A slow pace of life, including reduced reproductive rates and a plant-rich diet, can increase the lifespans of lizards and snakes

Less sex and eating more greens has been found to lead to a longer – if not necessarily more enjoyable – life in reptiles.

Researchers discovered that a slow pace of life, including reduced reproductive rates and a plant-rich diet, can increase the lifespans of lizards and snakes.

An international team, including scientists from the University of Lincoln, the US, Malaysia, Ecuador and the Middle East examined studies on more than 1,000 species of reptiles, including 672 lizards and 336 snakes, chosen to represent the approximately 10,000 known reptiles on the planet.

After examining ”life history parameters”, such as body size, earliest age at first reproduction, body temperature, diet, litter size and frequency and geographic distribution, they found that among other factors, early sexual maturation and a greater frequency of laying eggs or giving birth were associated with shortened longevity.

Professor Shai Meiri, from Tel Aviv University, who led the study, said: ”There were aspects of this study that we were able to anticipate. Reproduction, for example, comes at the price of great stress to the mother.

”She experiences physiological stress, is unable to forage efficiently, and is more vulnerable to her surroundings. This reflects evolutionary logic.

”To relate this to humans, imagine the physical stress the body of an Olympic gymnast experiences – and the first thing that disappears is her period.

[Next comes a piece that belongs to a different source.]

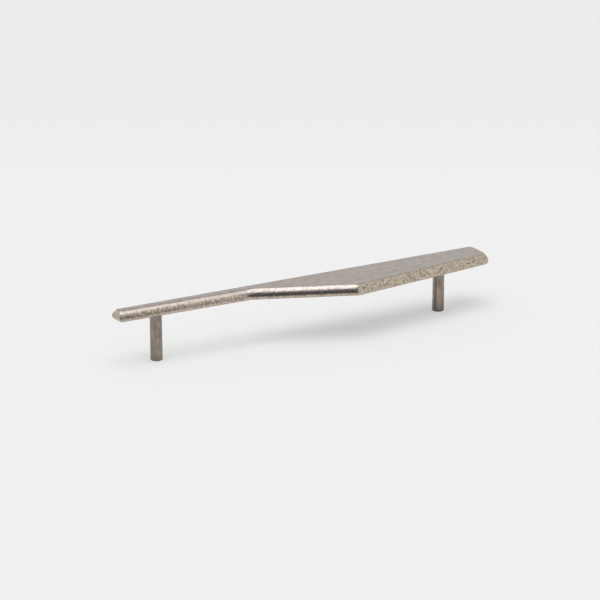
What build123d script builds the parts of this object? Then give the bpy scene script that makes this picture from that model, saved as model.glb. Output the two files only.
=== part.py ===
# Cabinet pull: a cast metal bar with a slim tail that opens into a broad bent blade,
# carried on two turned round posts that take the fixing screws from behind the drawer front.
#
# Millimetres. The origin lies on the drawer front, midway between the two posts. +X runs along
# the line of the posts from the tail to the blade, +Y to the straight back edge, +Z out of the
# drawer front towards the hand.

import os

from build123d import *

# Posts
post_spacing = 224.0
post_diameter = 8.5
post_length = 32.8
foot_chamfer = 0.5
spigot_diameter = 5.0
spigot_length = 3.6
spigot_chamfer = 0.4

# Tapped bore for the fixing screw, M4 at tapping size
screw_bore_diameter = 3.3
screw_bore_depth = 15.0
screw_mouth_chamfer = 0.5
drill_point_depth = 1.0

# Seat of a post in the bar
spigot_clearance = 0.05
spigot_end_gap = 0.3
seat_margin = 0.2

# Bar, seen from the front of the drawer
bar_thickness = 7.8
tail_overhang = 28.0
blade_overhang = 33.7
waist_station = 71.5
shoulder_station = 142.0
waist_reach = 1.25
shoulder_reach = 27.1
blade_end_front = 8.2
blade_end_back = 10.5
tail_end_slant = 0.8
blade_end_slant = 1.35

# Walls, each rounded from the sharp edge of the top face down to the underside. The shoulder of
# a wall lies a depth below the top face, its belly and its heel a height above the underside.
shoulder_depth = 2.3
belly_height = 2.4
heel_height = 0.8

# How far the walls stand out from the edge of the top face at those places
wall_shoulder = 1.8
wall_belly = 2.8
wall_heel = 2.65
wall_underside = 1.9
blade_front_heel = 3.1
blade_front_underside = 2.4
tail_end_shoulder = 1.4
tail_end_belly = 2.0
tail_end_heel = 1.2
tail_end_underside = 0.4
blade_end_shoulder = 1.65
blade_end_belly = 2.85
blade_end_heel = 2.1
blade_end_underside = 0.35

# Roundings of the corners, seen from the front, and of the edge of the top face
tail_corner_radius = 0.8
waist_radius = 20.0
shoulder_radius = 6.0
blade_front_corner_radius = 4.5
blade_back_corner_radius = 2.1
top_edge_radius = 0.35

# Stations along the line of the posts, and the two long edges of the top face. The tail is as
# wide over the tail post as the underside needs to cover the post.
tail_post = -post_spacing / 2
blade_post = post_spacing / 2
tail_end = tail_post - tail_overhang
blade_end = blade_post + blade_overhang
waist = tail_post + waist_station
shoulder = tail_post + shoulder_station
tail_half_width = post_diameter / 2 + seat_margin - wall_underside


def on_line(start, end, station):
    """The point at a station on the straight line through two points."""
    share = (station - start.X) / (end.X - start.X)
    return start + (end - start) * share


back_at_tail_post = Vector(tail_post, tail_half_width)
front_at_tail_post = Vector(tail_post, -tail_half_width)
back_right = Vector(blade_end - blade_end_slant / 2, blade_end_back)
front_right = Vector(blade_end + blade_end_slant / 2, -blade_end_front)
waist_corner = Vector(waist, -waist_reach)
shoulder_corner = Vector(shoulder, -shoulder_reach)
back_left = on_line(back_at_tail_post, back_right, tail_end - tail_end_slant / 2)
front_left = on_line(front_at_tail_post, waist_corner, tail_end + tail_end_slant / 2)

# Corners of the top face, anticlockwise, each with its rounding
corners = [back_left, front_left, waist_corner, shoulder_corner, front_right, back_right]
corner_radii = [
    tail_corner_radius,
    tail_corner_radius,
    waist_radius,
    shoulder_radius,
    blade_front_corner_radius,
    blade_back_corner_radius,
]


def stand_outs(tail_end_wall, long_wall, blade_front_wall, blade_end_wall):
    """Stand-out of each wall, starting with the one between the first two corners."""
    return [tail_end_wall, long_wall, long_wall, blade_front_wall, blade_end_wall, long_wall]


# Outlines from the underside up: height above the underside, and how far the walls stand out
outlines = [
    (0.0, stand_outs(tail_end_underside, wall_underside, blade_front_underside, blade_end_underside)),
    (heel_height, stand_outs(tail_end_heel, wall_heel, blade_front_heel, blade_end_heel)),
    (belly_height, stand_outs(tail_end_belly, wall_belly, wall_belly, blade_end_belly)),
    (
        bar_thickness - shoulder_depth,
        stand_outs(tail_end_shoulder, wall_shoulder, wall_shoulder, blade_end_shoulder),
    ),
    (bar_thickness, stand_outs(0.0, 0.0, 0.0, 0.0)),
]


def stood_out(index, stand_out):
    """A corner of the outline once the two walls that meet there are moved out."""
    before = corners[index - 1]
    corner = corners[index]
    after = corners[(index + 1) % len(corners)]
    along_before = (corner - before).normalized()
    along_after = (after - corner).normalized()
    turn = along_before.cross(along_after).Z
    out_before = stand_out[index - 1]
    out_after = stand_out[index]
    return corner + (along_before * out_after - along_after * out_before) / turn


# Bar: the rounded walls run through the outlines, from the underside to the top face
with BuildPart() as bar:
    for height, stand_out in outlines:
        points = [stood_out(index, stand_out) for index in range(len(corners))]
        with BuildSketch(Plane.XY.offset(post_length + height)):
            with BuildLine():
                Polyline(*points, close=True)
            make_face()
            for point, radius in zip(points, corner_radii):
                fillet(vertices().sort_by_distance(point)[0], radius)
    loft()
    fillet(faces().sort_by(Axis.Z)[-1].edges(), top_edge_radius)
    with BuildSketch(Plane.XY.offset(post_length)):
        with Locations((tail_post, 0), (blade_post, 0)):
            Circle(spigot_diameter / 2 + spigot_clearance)
    extrude(amount=spigot_length + spigot_end_gap, mode=Mode.SUBTRACT)


def turned_post(station):
    """A post turned from round rod: spigot at the top, tapped bore in the foot."""
    radius = post_diameter / 2
    spigot_radius = spigot_diameter / 2
    bore_radius = screw_bore_diameter / 2
    top = post_length + spigot_length
    with BuildPart() as post:
        with BuildSketch(Plane((station, 0, 0), x_dir=(1, 0, 0), z_dir=(0, -1, 0))):
            with BuildLine():
                Polyline(
                    (bore_radius + screw_mouth_chamfer, 0),
                    (radius - foot_chamfer, 0),
                    (radius, foot_chamfer),
                    (radius, post_length),
                    (spigot_radius, post_length),
                    (spigot_radius, top - spigot_chamfer),
                    (spigot_radius - spigot_chamfer, top),
                    (0, top),
                    (0, screw_bore_depth + drill_point_depth),
                    (bore_radius, screw_bore_depth),
                    (bore_radius, screw_mouth_chamfer),
                    close=True,
                )
            make_face()
        revolve(axis=Axis((station, 0, 0), (0, 0, 1)))
    return post


tail_post_piece = turned_post(tail_post)
blade_post_piece = turned_post(blade_post)

os.makedirs("parts", exist_ok=True)
bar.part.label = "bar"
tail_post_piece.part.label = "tail_post"
blade_post_piece.part.label = "blade_post"
export_step(bar.part, "parts/bar.step")
export_step(tail_post_piece.part, "parts/tail_post.step")
export_step(blade_post_piece.part, "parts/blade_post.step")
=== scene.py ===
# Looks of the cabinet pull: the tumbled cast bar, its two drawn posts, and the pale studio
# ground it stands on. Metres, in the same frame as the solids: the origin on the drawer front
# midway between the posts, +X from the tail to the blade, +Z towards the hand.

import math

import bmesh
import bpy
import numpy as np
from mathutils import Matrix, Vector
from mathutils.geometry import delaunay_2d_cdt


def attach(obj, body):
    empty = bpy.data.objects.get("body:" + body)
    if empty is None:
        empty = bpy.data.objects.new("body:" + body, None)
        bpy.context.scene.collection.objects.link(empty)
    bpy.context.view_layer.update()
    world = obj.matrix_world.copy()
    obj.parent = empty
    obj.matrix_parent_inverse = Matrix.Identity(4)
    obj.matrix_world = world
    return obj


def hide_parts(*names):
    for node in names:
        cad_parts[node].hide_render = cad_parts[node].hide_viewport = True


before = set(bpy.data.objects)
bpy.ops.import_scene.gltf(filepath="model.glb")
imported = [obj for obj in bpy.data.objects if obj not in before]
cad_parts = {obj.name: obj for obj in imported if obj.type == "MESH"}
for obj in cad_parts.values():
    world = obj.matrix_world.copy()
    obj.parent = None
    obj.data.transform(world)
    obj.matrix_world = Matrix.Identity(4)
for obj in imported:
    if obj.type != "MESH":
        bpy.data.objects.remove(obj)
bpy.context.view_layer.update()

# The bar is one casting in a grey-brown copper alloy. Its top face is ground flat and left satin,
# the rest keeps the skin of the mould, tumbled until the high spots shine. It is fixed by the
# spigots of the two posts, which sit in blind bores in its underside.

post_spacing = 0.2240
post_length = 0.0328
bar_thickness = 0.0078
bar_underside = post_length
bar_top = bar_underside + bar_thickness

# Stations along the line of the posts, and reach of the top face to the back and to the front
tail_post = -post_spacing / 2
blade_post = post_spacing / 2
tail_end = -0.1400
tail_end_slant = 0.0008
tail_half_width = 0.00255
waist = (-0.0405, -0.00125)
shoulder = (0.0300, -0.0271)
blade_end = 0.1457
blade_end_slant = 0.00135
blade_end_front = 0.0082
blade_end_back = 0.0105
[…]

In reptiles, it also increases the probability of being preyed upon.”

Reptiles that were sexually mature early on were also less likely to make it to old age. Prof Meiri said: ”Live fast and die young, they say – but live slow, live long.”

The scientists also discovered that herbivorous lizards, with a plant-rich diet, lived longer than smaller carnivores that ate mostly insects.

A protein-rich diet seemed to lead to faster growth, earlier and more intense reproduction and a shortened lifespan. Herbivores were thought to consume nutritionally poorer food, so reached maturity later and therefore lived longer.

Hunting was also found likely to be riskier than gathering fruits and leaves, at least for animals.

Prof Meiri said: ”If you’re an animal, hunting your food can be dangerous. You risk injury or even death. This is why you cannot simply transfer this logic to humans.

”Going to buy a head of lettuce at the supermarket is just as risky as going to the meat department. As a reptile, if you eat plants, you may need to be frugal, take life more slowly, and save your calories for digestion. You are forced to have a slower life, a more phlegmatic existence.”

The research also suggested that reptiles living in colder regions live longer, due to hibernation, which offers safety from predators, and slower movement due to a seasonal drop in metabolic rate.

Prof Meiri said: ”Our main predictors of longevity were herbivorous diets, colder climates, larger body sizes, and infrequent and later reproduction.

”I stress that you cannot simply transfer the results of a study on lizards to humans – but this is the first study of its kind on reptiles, which does open up an avenue for further research on other factors that lead to longevity of these and other species.”

The research was published in the journal Global Ecology And Biogeography.